To understand the Aeneid's take on the theme of mortality, its useful to compare its view with that of the epic poems of Homer, from which Virgil took so many of his ideas. In Homer's Iliad and Odyssey, the central idea is that the underworld stinks. This crummy future that everyone has to look forward to just makes Homer's characters all the more determined to live it up while they're here – which usually involves killing lots of other guys and winning great glory. What makes the Aeneid different is its emphasis on the idea of reincarnation. Basically, if you have a chance of being reborn (and Book 6 kind of makes it seem like everyone – except for the worst of the worst – will be, after enough millennia of punishment), then death doesn't have the aura of grim finality as it does in Homer. Just think of the fact that the descent to the underworld comes in Book 6, smack dab in the middle of the poem. Before it, Aeneas is kind of depressed, but afterward (after seeing how cool the future of Rome will be) he's all excited about his mission. That's kind of what death is like in this poem: a way-station on your way to better things. This view of death makes characters more interested in being good in ways we would recognize, like being pious, and good to your family, instead of simply being the best warrior.
Questions About Mortality
- Does the Aeneid suggest that there are fates worse than death?
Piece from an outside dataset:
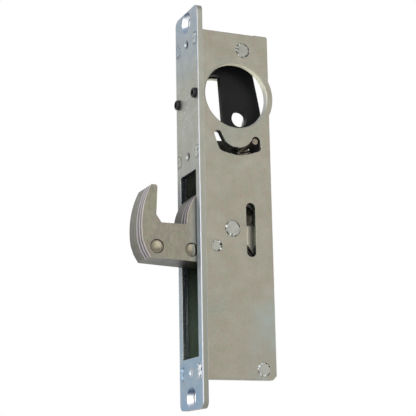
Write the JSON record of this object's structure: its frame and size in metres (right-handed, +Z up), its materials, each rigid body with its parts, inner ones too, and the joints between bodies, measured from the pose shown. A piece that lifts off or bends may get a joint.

- Does Aeneas's descent into the underworld give him a different perspective on death than that of other characters in the poem?
- Why is the death of Camilla described using the same lines as the death of Turnus?
- Books 3 and 5 each end with the death of a member of Aeneas's fleet, while Book 7 begins by suggesting that a character (Caieta) has died in the gap between it and the end of Book 6. Why do you think Virgil chose to call attention to each of these deaths?
Chew on This
Despite Anchises's depiction of the soul as contaminated by the body in Book 6, the Aeneid portrays the life on earth as more important than life after death.
The Aeneid depicts the death of a son as the worst thing that can happen.